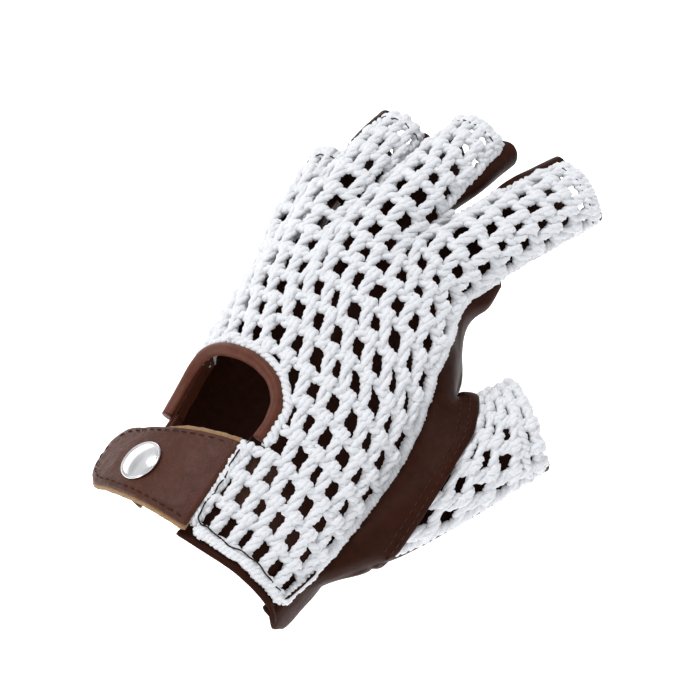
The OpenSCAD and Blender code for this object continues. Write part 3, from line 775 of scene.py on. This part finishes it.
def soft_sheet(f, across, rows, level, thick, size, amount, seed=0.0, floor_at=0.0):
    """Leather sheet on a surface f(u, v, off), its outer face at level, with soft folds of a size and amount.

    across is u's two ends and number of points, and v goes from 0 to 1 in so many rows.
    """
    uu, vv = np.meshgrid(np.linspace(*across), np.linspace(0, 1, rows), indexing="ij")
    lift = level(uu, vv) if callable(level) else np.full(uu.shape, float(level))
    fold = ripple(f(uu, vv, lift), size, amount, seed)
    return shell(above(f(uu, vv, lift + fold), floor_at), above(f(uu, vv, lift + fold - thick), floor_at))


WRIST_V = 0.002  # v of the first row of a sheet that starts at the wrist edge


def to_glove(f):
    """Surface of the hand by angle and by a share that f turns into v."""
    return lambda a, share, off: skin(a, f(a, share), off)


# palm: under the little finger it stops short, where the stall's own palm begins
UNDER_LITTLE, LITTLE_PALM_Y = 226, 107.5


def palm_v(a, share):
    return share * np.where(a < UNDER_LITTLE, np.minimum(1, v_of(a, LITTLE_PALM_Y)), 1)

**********

**STATED PROBLEM**
Starting at the first line of the data above, please restate word for word every line up to and including the one that holds "size and amount.", and add nothing else.

**RESULT OF THIS EXERCISE**
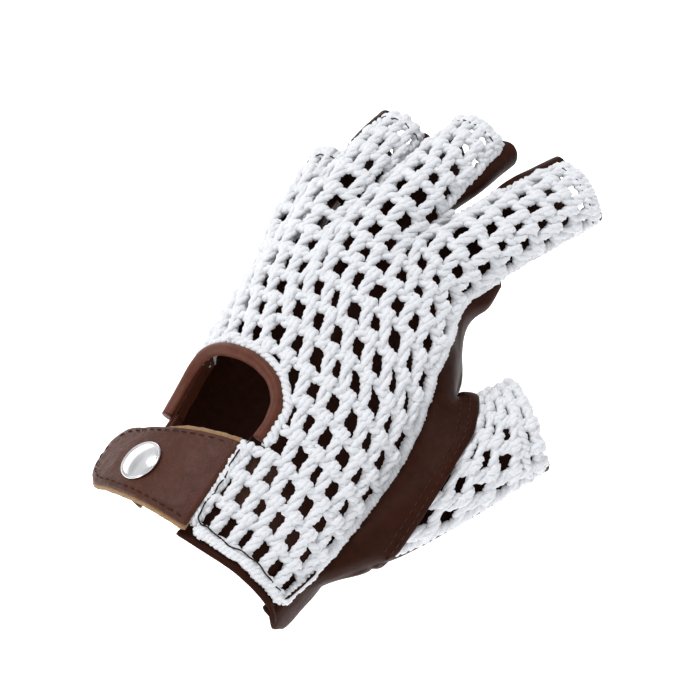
The OpenSCAD and Blender code for this object continues. Write part 3, from line 775 of scene.py on. This part finishes it.
def soft_sheet(f, across, rows, level, thick, size, amount, seed=0.0, floor_at=0.0):
    """Leather sheet on a surface f(u, v, off), its outer face at level, with soft folds of a size and amount.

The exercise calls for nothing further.